---------- Information provided

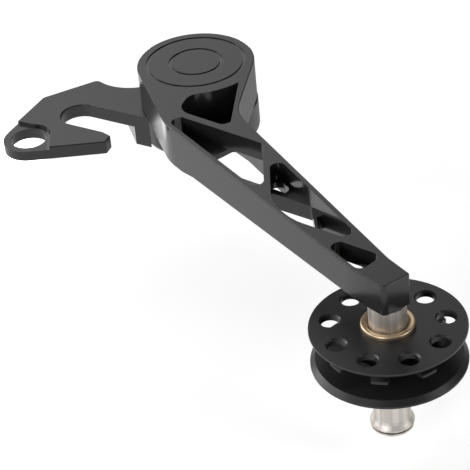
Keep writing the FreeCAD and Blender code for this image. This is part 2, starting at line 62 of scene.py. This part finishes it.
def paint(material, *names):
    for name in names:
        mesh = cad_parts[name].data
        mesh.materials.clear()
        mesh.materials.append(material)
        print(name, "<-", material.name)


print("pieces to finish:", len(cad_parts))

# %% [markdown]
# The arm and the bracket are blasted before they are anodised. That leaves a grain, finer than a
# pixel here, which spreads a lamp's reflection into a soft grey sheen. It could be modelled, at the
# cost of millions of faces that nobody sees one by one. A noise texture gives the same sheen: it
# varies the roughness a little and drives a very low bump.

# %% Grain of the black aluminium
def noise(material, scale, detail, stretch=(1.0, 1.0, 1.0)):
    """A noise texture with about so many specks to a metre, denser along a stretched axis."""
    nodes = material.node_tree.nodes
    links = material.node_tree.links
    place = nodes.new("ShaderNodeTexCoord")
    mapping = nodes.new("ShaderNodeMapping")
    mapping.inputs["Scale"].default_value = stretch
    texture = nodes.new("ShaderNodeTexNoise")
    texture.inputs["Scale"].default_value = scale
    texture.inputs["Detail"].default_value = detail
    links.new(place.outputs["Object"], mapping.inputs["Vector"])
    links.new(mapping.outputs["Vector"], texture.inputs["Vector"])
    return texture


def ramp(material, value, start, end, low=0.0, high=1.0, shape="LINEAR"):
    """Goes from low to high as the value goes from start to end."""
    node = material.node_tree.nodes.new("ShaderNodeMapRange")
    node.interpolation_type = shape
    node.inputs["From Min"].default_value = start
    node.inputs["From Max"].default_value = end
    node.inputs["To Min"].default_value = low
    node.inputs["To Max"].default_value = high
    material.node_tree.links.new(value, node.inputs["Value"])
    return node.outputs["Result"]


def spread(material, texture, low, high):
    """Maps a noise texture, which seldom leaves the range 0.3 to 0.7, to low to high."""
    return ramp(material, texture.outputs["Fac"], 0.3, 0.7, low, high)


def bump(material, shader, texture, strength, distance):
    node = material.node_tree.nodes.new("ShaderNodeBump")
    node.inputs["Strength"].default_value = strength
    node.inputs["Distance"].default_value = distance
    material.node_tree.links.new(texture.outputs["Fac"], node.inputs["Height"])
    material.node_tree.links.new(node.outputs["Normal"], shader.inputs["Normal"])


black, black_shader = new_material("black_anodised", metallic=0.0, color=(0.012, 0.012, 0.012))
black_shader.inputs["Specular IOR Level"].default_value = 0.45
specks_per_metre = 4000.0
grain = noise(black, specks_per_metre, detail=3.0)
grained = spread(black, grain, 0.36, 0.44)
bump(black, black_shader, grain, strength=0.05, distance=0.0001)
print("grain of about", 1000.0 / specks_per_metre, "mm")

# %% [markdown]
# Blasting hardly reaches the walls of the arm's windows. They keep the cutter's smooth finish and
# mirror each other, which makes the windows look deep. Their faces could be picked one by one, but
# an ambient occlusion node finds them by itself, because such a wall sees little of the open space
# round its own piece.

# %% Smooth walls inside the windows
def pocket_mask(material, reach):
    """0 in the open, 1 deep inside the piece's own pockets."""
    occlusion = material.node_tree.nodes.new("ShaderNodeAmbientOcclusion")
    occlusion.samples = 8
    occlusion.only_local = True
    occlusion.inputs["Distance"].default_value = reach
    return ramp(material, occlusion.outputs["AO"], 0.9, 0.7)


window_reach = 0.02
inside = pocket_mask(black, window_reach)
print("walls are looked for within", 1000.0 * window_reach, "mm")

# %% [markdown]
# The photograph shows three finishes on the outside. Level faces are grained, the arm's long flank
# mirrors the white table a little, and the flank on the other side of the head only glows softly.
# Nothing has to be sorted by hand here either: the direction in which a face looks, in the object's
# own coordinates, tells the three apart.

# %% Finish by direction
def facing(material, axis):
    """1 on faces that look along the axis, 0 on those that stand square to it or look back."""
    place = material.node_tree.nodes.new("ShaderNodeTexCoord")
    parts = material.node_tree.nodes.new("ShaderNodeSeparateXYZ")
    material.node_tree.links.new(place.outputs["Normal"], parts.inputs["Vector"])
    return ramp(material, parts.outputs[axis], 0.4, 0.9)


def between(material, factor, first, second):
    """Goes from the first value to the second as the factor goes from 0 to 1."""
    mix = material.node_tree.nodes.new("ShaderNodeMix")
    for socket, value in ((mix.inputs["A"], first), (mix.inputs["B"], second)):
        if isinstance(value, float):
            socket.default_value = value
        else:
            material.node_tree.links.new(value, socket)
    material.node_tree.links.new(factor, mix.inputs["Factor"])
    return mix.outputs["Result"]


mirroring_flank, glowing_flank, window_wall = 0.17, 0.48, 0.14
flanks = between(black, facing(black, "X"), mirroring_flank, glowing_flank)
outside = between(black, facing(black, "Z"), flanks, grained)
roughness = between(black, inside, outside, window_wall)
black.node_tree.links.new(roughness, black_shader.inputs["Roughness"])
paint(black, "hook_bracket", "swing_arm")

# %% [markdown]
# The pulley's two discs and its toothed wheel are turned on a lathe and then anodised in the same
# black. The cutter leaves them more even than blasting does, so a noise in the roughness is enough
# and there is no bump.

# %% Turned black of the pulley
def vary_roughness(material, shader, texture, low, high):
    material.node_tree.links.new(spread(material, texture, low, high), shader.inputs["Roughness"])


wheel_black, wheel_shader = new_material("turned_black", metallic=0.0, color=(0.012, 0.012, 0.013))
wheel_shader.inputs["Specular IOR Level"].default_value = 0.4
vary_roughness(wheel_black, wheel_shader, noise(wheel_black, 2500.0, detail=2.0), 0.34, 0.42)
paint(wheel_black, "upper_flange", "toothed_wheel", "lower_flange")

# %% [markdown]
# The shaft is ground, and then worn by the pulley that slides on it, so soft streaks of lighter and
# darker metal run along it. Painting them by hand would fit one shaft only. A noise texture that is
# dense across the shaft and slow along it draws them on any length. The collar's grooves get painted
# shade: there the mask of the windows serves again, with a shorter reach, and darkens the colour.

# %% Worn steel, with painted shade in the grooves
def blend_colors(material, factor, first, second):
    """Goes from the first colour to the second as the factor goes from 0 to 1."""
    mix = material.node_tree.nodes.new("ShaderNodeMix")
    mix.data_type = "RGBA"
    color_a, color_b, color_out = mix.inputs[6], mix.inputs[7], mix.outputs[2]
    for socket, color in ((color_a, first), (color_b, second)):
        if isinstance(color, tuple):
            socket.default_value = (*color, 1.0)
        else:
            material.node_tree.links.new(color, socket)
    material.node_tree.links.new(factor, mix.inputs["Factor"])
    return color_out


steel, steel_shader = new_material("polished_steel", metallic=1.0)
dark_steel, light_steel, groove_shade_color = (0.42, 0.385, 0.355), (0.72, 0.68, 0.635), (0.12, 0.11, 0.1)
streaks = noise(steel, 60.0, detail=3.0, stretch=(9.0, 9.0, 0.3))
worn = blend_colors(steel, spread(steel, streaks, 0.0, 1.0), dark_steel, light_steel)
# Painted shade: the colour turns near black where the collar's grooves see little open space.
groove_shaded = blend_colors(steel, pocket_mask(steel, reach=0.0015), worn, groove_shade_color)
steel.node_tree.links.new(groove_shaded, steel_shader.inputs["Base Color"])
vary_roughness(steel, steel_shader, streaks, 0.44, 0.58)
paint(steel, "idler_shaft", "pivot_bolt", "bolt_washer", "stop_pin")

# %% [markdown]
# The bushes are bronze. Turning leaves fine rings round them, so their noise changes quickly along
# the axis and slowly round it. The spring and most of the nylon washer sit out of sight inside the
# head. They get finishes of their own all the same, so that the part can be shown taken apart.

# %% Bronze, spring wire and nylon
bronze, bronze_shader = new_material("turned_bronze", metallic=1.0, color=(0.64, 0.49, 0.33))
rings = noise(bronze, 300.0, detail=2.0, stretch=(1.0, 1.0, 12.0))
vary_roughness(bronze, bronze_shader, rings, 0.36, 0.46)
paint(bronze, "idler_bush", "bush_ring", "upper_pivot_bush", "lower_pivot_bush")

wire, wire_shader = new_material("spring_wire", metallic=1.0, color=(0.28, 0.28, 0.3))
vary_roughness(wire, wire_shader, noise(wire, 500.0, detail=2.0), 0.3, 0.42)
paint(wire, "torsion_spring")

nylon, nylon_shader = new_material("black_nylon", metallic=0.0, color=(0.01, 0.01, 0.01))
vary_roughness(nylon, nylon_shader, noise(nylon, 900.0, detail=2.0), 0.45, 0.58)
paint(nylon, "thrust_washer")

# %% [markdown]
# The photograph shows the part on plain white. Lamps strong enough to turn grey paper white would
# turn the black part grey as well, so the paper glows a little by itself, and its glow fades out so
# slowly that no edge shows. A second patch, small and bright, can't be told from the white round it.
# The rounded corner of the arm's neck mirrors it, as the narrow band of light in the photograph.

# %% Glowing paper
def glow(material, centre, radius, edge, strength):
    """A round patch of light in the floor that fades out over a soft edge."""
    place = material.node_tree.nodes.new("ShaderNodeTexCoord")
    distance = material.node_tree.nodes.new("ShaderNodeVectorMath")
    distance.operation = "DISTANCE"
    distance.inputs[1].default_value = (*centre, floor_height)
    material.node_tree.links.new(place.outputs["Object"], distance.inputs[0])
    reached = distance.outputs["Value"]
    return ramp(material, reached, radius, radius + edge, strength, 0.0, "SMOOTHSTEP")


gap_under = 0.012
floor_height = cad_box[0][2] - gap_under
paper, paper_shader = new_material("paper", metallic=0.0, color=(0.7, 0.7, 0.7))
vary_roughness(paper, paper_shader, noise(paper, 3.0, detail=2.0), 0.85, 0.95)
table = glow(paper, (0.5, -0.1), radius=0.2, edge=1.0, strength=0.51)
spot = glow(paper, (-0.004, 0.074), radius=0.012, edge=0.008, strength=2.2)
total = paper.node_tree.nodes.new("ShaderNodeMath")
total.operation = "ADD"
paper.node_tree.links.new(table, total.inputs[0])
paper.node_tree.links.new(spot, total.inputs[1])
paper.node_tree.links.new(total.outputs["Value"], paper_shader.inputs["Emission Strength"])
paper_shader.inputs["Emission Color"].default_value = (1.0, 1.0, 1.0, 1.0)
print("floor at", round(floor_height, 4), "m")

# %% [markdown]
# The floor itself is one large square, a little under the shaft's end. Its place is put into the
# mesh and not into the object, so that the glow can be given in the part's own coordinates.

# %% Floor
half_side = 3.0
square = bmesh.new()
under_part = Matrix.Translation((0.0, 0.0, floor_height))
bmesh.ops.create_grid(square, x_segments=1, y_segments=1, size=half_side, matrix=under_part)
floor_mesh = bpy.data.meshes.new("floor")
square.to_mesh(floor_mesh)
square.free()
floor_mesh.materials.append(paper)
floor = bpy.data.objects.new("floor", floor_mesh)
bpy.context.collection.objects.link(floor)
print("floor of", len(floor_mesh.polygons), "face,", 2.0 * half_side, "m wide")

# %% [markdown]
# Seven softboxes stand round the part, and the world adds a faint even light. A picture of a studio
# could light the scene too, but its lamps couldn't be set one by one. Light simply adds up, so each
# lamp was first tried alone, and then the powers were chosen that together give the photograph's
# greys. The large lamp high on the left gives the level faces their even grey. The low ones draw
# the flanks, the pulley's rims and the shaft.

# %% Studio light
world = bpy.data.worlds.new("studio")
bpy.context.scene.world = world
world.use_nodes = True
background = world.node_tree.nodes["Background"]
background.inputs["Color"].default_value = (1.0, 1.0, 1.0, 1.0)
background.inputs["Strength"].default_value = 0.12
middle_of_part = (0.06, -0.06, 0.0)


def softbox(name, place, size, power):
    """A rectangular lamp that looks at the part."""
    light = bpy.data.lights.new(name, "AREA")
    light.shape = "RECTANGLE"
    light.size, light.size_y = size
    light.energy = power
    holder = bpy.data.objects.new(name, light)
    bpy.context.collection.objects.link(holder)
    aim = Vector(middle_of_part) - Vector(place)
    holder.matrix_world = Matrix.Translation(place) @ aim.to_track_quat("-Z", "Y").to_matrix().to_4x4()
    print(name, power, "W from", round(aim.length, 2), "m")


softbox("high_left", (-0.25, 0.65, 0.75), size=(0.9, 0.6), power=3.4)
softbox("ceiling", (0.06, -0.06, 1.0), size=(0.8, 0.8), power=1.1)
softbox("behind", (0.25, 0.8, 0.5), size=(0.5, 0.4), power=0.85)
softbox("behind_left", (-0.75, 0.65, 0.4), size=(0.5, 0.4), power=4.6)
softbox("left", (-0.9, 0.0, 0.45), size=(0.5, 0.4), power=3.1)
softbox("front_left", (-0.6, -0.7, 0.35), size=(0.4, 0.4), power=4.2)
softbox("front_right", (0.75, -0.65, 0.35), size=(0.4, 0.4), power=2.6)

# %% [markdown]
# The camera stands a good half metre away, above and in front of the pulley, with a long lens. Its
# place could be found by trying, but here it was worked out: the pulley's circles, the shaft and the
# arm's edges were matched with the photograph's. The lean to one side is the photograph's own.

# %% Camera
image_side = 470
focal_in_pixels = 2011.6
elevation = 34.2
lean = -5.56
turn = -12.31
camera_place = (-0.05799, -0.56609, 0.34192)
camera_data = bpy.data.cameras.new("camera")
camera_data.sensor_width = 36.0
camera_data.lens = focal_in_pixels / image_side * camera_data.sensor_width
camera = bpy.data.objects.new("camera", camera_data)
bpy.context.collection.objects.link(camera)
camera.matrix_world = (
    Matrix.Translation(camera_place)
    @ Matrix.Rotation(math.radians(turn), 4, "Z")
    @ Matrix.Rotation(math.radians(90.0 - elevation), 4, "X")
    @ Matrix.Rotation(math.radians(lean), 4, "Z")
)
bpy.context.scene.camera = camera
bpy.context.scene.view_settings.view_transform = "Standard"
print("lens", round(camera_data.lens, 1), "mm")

--------------------

**Goal**
Using the data above, reproduce exactly the lines from the line that contains "mesh = cad_parts[name].data" through the line that contains "# varies the", including both.

**The response**
        mesh = cad_parts[name].data
        mesh.materials.clear()
        mesh.materials.append(material)
        print(name, "<-", material.name)


print("pieces to finish:", len(cad_parts))

# %% [markdown]
# The arm and the bracket are blasted before they are anodised. That leaves a grain, finer than a
# pixel here, which spreads a lamp's reflection into a soft grey sheen. It could be modelled, at the
# cost of millions of faces that nobody sees one by one. A noise texture gives the same sheen: it
# varies the roughness a little and drives a very low bump.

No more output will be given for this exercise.